CST Blog

Eight years on

11 September 2009

The Guardian marks today's anniversary of the 9/11 terrorist attacks with a fascinating assessment of the state of al-Qaeda's global jihad, eight years on. Based on interviews with officials and experts in and out of government, it concludes:

As another anniversary of 9/11 comes around, the global pattern that emerges is that al-Qaida is marginalised in Iraq and in trouble in Afghanistan and Pakistan, although its offshoots and associates in north Africa and the Yemen are stronger and may still be growing. Its ability to conduct long-range operations in Europe and the United States, or even just to support home-grown plots in western countries, has been reduced by good intelligence and measures such as the continual tracking of its communications.

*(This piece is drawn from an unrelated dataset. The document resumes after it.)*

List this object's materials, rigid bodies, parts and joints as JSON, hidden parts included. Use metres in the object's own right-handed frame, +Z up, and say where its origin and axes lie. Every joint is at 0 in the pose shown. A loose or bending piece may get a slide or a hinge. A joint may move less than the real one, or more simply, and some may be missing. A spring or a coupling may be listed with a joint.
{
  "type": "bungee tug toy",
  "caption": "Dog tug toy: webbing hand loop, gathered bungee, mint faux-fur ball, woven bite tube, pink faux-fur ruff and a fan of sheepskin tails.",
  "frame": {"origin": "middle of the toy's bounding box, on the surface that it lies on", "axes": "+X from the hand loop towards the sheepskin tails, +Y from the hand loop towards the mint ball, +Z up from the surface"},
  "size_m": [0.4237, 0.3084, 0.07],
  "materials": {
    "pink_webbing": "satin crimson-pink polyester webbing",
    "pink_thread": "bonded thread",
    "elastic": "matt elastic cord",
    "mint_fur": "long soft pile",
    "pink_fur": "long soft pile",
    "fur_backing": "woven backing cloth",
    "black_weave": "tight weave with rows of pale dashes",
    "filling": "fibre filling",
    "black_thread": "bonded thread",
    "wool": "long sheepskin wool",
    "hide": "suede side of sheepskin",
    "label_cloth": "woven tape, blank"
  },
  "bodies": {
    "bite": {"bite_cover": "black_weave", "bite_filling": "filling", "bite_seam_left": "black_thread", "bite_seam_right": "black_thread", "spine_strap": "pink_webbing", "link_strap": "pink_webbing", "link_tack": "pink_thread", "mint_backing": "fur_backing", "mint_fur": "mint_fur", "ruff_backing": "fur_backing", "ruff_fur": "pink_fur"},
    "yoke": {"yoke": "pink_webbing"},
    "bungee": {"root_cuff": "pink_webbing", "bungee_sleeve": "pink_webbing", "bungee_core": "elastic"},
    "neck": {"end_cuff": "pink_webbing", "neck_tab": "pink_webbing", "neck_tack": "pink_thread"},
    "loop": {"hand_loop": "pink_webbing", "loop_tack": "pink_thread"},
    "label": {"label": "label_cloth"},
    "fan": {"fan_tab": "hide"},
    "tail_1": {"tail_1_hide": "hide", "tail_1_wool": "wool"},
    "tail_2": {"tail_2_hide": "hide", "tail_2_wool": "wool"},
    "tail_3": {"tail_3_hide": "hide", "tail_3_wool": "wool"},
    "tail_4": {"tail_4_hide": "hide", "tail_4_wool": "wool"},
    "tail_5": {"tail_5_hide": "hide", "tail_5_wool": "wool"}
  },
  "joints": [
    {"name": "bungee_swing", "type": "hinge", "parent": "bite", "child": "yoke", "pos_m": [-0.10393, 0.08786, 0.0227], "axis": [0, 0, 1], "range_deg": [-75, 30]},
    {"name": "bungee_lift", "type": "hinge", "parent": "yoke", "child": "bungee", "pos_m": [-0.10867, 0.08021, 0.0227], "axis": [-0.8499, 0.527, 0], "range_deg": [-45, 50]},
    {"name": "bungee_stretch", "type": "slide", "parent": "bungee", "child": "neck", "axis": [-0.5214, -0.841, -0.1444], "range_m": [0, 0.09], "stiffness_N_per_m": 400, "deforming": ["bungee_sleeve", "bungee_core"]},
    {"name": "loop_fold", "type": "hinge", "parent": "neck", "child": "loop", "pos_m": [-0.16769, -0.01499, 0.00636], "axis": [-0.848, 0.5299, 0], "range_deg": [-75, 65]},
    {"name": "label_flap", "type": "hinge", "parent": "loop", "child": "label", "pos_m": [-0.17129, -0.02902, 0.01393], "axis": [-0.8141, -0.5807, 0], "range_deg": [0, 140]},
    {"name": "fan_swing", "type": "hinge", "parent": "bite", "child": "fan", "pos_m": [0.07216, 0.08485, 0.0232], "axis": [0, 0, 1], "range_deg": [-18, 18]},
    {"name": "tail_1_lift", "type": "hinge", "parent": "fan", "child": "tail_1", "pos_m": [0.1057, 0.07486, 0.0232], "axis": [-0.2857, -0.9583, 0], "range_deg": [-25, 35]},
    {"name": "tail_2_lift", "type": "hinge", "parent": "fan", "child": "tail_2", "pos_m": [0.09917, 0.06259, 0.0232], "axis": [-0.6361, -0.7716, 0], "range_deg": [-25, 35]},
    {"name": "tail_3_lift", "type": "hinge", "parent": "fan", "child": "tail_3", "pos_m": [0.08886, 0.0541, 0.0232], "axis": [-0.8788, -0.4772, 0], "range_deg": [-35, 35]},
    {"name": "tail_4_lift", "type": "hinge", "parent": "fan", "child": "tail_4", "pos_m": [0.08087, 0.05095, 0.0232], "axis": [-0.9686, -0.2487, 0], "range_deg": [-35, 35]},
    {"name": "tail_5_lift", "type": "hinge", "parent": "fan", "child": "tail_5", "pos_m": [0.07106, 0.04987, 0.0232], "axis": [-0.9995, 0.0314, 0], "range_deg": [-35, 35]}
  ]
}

Most striking in the Guardian's set of articles, which are worth reading in full, are the revelations of training conditions for western recruits:

This week's conviction of three Britons of Pakistani origin for the 2006 "Lucozade" plot against transatlantic flights was a sobering reminder. Others are recruited in Kashmir or the Punjab when they visit relatives. Suicide bombings in Afghanistan and Pakistan often involve al-Qaida. "AfPak and the al-Qaida core remain our focus and main concern," one Whitehall official told the Guardian.

But if the will to strike remains strong, the ability of al-Qaida's central leadership to commission or execute spectacular attacks looks weaker than sometimes thought, experts say.

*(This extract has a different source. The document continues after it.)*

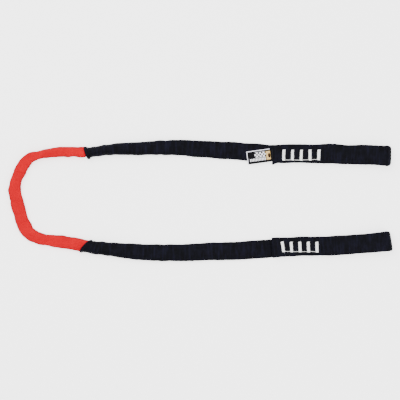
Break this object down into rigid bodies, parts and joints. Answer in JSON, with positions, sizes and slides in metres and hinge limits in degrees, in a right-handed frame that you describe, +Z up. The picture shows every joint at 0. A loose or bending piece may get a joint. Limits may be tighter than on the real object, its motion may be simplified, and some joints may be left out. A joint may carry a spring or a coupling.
{
  "type": "round sling",
  "caption": "Eye-and-eye textile sling laid in a U: yarn core in a red woven cover, black webbing sleeves and flat sewn eyes for lifting or anchoring.",
  "frame": {"origin": "on the ground under the middle of the sling's bounding box, as it lies flat in a U", "axes": "+X along the legs towards the eyes, +Y towards the leg with the label, +Z up"},
  "size_m": [0.5676, 0.1786, 0.0174],
  "materials": {
    "red_cover": "woven polyester, matte",
    "black_webbing": "woven nylon tubular webbing, low sheen",
    "core_yarn": "parallel polyester yarn, untwisted",
    "sewing_thread": "bonded polyester thread, satin",
    "woven_label": "damask woven, low sheen"
  },
  "bodies": {
    "bend": {"bend_cover": "red_cover", "bend_yarns": "core_yarn"},
    "upper_leg": {"upper_cover": "red_cover", "upper_yarns": "core_yarn", "upper_sleeve": "black_webbing", "upper_sleeve_hem": "black_webbing"},
    "upper_eye": {"upper_eye_web": "black_webbing", "upper_eye_yarns": "core_yarn", "upper_bar_tack_1": "sewing_thread", "upper_bar_tack_2": "sewing_thread", "upper_bar_tack_3": "sewing_thread", "upper_bar_tack_4": "sewing_thread", "upper_bar_tack_5": "sewing_thread", "upper_jump_thread": "sewing_thread", "label_sewn_edge": "woven_label"},
    "lower_leg": {"lower_cover": "red_cover", "lower_yarns": "core_yarn", "lower_sleeve": "black_webbing", "lower_sleeve_hem": "black_webbing"},
    "lower_eye": {"lower_eye_web": "black_webbing", "lower_eye_yarns": "core_yarn", "lower_bar_tack_1": "sewing_thread", "lower_bar_tack_2": "sewing_thread", "lower_bar_tack_3": "sewing_thread", "lower_bar_tack_4": "sewing_thread", "lower_bar_tack_5": "sewing_thread", "lower_jump_thread": "sewing_thread"},
    "label": {"label": "woven_label"}
  },
  "joints": [
    {"name": "upper_leg_swing", "type": "hinge", "parent": "bend", "child": "upper_leg", "pos_m": [-0.2569, 0.0624, 0.0087], "axis": [0, 0, 1], "range_deg": [-4, 80]},
    {"name": "upper_eye_flex", "type": "hinge", "parent": "upper_leg", "child": "upper_eye", "pos_m": [0.059, 0.0722, 0.0028], "axis": [-0.0262, -0.9997, 0], "range_deg": [-90, 90]},
    {"name": "lower_leg_swing", "type": "hinge", "parent": "bend", "child": "lower_leg", "pos_m": [-0.2549, -0.0504, 0.0087], "axis": [0, 0, -1], "range_deg": [-4, 80]},
    {"name": "lower_eye_flex", "type": "hinge", "parent": "lower_leg", "child": "lower_eye", "pos_m": [0.059, -0.0741, 0.0028], "axis": [0.061, -0.9981, 0], "range_deg": [-90, 90]},
    {"name": "label_flip", "type": "hinge", "parent": "upper_eye", "child": "label", "pos_m": [0.10412, 0.06842, 0.0056], "axis": [-0.0958, 0.9954, 0], "range_deg": [0, 90]}
  ]
}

The reality in the Pakistani tribal areas is certainly different from the popular image. The European volunteers told of crossed wires and confusion. Having been cheated by people smugglers on their journey via Turkey, no one was expecting them when they arrived in North Waziristan. Next, they were surprised to find they were expected to pay around $1,000 (£600) for their equipment, weapons and accommodation. The statements appear to confirm intelligence reports that al-Qaida is short of cash.

The disappointments continued. Bin Laden was impossible to see, they were told. Nor was there any real need for them as fighters in Afghanistan. Training involved little live firing; they underwent weeks of religious instruction from a junior cleric; an instructor made a bomb, but they had no opportunity to try themselves. They were often forbidden to venture outdoors.

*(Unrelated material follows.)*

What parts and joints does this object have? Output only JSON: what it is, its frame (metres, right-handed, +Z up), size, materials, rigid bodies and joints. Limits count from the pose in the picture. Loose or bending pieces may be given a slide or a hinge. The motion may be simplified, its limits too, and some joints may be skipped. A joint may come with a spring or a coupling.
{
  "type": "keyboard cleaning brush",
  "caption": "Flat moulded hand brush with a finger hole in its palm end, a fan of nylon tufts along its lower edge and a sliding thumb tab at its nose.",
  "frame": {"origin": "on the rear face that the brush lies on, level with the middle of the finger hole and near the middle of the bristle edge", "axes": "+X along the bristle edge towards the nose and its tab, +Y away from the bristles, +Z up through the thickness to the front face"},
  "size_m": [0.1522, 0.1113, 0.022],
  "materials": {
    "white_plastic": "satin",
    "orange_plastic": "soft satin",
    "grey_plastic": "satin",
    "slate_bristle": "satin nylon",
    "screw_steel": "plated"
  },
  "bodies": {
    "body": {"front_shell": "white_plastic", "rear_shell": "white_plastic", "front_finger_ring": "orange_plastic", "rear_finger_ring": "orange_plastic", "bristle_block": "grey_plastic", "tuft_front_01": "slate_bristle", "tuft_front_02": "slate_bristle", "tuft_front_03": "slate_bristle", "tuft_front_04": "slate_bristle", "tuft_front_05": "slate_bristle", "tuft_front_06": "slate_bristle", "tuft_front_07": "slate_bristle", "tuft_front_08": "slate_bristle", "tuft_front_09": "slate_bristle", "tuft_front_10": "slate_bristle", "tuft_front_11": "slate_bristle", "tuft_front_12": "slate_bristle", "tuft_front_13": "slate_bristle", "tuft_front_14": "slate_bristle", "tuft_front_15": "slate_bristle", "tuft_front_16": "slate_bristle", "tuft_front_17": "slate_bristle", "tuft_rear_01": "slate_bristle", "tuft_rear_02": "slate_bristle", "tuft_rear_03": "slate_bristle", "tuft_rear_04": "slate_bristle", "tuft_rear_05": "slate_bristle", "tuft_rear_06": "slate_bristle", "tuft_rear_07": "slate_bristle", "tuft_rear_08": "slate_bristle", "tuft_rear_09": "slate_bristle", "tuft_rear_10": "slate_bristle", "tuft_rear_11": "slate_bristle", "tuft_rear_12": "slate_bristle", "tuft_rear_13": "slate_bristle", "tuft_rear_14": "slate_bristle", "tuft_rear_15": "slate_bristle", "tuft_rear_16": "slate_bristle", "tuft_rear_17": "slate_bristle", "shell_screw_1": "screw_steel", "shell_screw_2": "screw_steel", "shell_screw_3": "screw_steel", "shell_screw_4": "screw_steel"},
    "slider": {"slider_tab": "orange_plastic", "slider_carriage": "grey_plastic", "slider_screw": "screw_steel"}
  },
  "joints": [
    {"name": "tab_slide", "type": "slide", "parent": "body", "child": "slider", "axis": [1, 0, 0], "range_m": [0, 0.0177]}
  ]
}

One of the six did eventually participate in operations against US forces. But the others, some ill and all disillusioned, gave up and returned to Europe. They deny prosecution claims that they came back to bomb the Brussels metro or football stadiums.

Their account of life at the heart of what intelligence sources call "the grand central station" of international Islamic militancy is corroborated by Bryant Neal Vinas, a young American convert arrested in October 2008. He also described moving from house to house and attending makeshift training sessions.

On the anniversary of 9/11, and with the growing debate about the future course of the ongoing war in Afghanistan that was triggered by that attack, it is worth pausing to remember the very different situation for jihadists in Afghanistan prior to September 2001. Brynjar Lia's masterful biography of the veteran jihadist thinker Abu Mus'ab al-Suri, Architect of Global Jihad, includes this account, from al-Suri's The Global Islamic Resistance Call:

By 2000, the number of jihadi groups, training camps, or formations and projects had reached fourteen formations, organizations or camps, which enjoyed formal recognition by the Taleban. They were linked to the ministry of defense, the ministry of interior and the intelligence branch through a programme of discipline, coordination and cooperation, partly with a view to coordinating their support and jihad alongside that of the Taleban, but also to facilitate their own programmes. In addition there were the Pakistani groups that were also organized through a special programme, and they were numerous.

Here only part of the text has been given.